Re: [RFC 6/6] io_uring/notif: implement notification stacking

Pavel Begunkov <asml.silence@xxxxxxxxx> · Mon, 15 Apr 2024 19:51:43 +0100

On 4/15/24 16:15, Willem de Bruijn wrote:
Pavel Begunkov wrote:
On 4/14/24 18:10, Willem de Bruijn wrote:
Pavel Begunkov wrote:
The network stack allows only one ubuf_info per skb, and unlike
MSG_ZEROCOPY, each io_uring zerocopy send will carry a separate
ubuf_info. That means that send requests can't reuse a previosly
allocated skb and need to get one more or more of new ones.

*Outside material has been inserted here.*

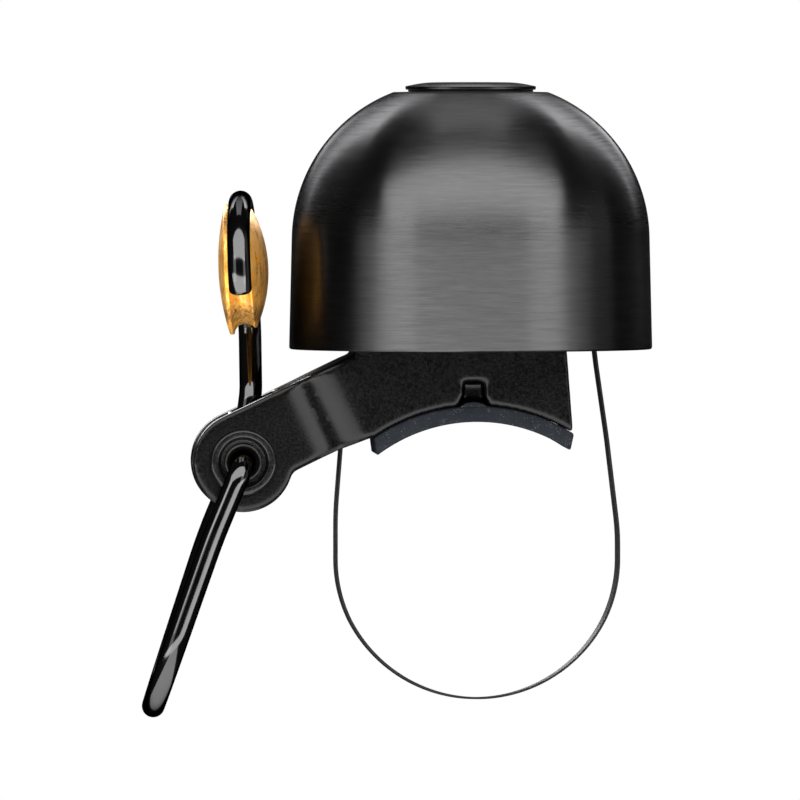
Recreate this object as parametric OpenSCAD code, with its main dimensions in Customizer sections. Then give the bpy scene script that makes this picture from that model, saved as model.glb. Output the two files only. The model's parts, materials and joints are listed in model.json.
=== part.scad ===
// Small handlebar bell: a brushed dome on a cast bracket, held by a thin steel strap,
// rung by a sprung wire striker that carries a brass disc.
// Millimetres. The origin is the centre of the handlebar. X runs from the striker to
// the dome, Y runs along the handlebar away from the viewer, Z is up.

/* [Handlebar and strap] */
// radius of the handlebar that the strap closes round
bar_r = 12.7; // [11:0.1:16]
// width of the strap along the handlebar
strap_w = 7; // [5:0.5:10]
// thickness of the strap
strap_t = 0.22; // [0.16:0.02:0.4]
// lean of the strap's screw side
strap_lean = 6.83; // [0:0.1:12]

/* [Dome] */
// place of the dome's axis along X
dome_x = -0.54; // [-3:0.01:3]
// outer radius at the rim
dome_r = 16.7; // [14:0.1:24]
// height of the rim above the handlebar's axis
rim_z = 19.3; // [16:0.1:24]
// height of the crown above the handlebar's axis
crown_z = 42.95; // [36:0.05:60]
// thickness of the dome's wall
dome_t = 1.4; // [0.8:0.1:3]
// radius of the round shoulder
shoulder_r = 14.56; // [8:0.01:20]
// radius of the low cap on the crown
cap_r = 6; // [4:0.1:9]

/* [Bracket] */
// width of the saddle along the handlebar
saddle_w = 14; // [10:0.5:20]
// width over the two ears
ear_w = 10; // [8:0.5:14]
// width of the gap between the ears
fork_w = 6.4; // [5:0.1:9]
// radius of each ear
ear_r = 4.6; // [3.5:0.1:7]
// slope of the arm that carries the ears, in degrees
arm_a = 25.4; // [0:0.1:45]
// place of the pivot along X
pivot_x = -21.6; // [-30:0.1:-18]
// height of the pivot above the handlebar's axis
pivot_z = 9; // [4:0.1:14]

/* [Striker] */
// radius of the wire
wire_r = 1.05; // [0.8:0.05:1.5]
// place of the ring's centre along X
ring_x = -21.45; // [-26:0.05:-20]
// height of the ring's centre
ring_z = 26.7; // [22:0.1:32]
// radius of the ring to the middle of the wire
ring_r = 6.15; // [5:0.05:9]
// length of the lever below the pivot
lever_len = 23.93; // [15:0.01:32]
// angle of the lever from straight down
lever_a = 19.9; // [0:0.1:45]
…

That's fine
for large sends, but otherwise it would spam the stack with lots of skbs
carrying just a little data each.

Can you give a little context why each send request has to be a
separate ubuf_info?

This patch series aims to make that model more efficient. Would it be
possible to just change the model instead? I assume you tried that and
it proved unworkable, but is it easy to explain what the fundamental
blocker is?

The uapi is so that you get a buffer completion (analogous to what you
get with recv(MSG_ERRQUEUE)) for each send request. With that, for skb
to serve multiple send requests it'd need to store a list of completions
in some way.

I probably don't know the io_uring implementation well enough yet, so
take this with a huge grain of salt.

MSG_ZEROCOPY can generate completions for multiple send calls from a
single uarg, by virtue of completions being incrementing IDs.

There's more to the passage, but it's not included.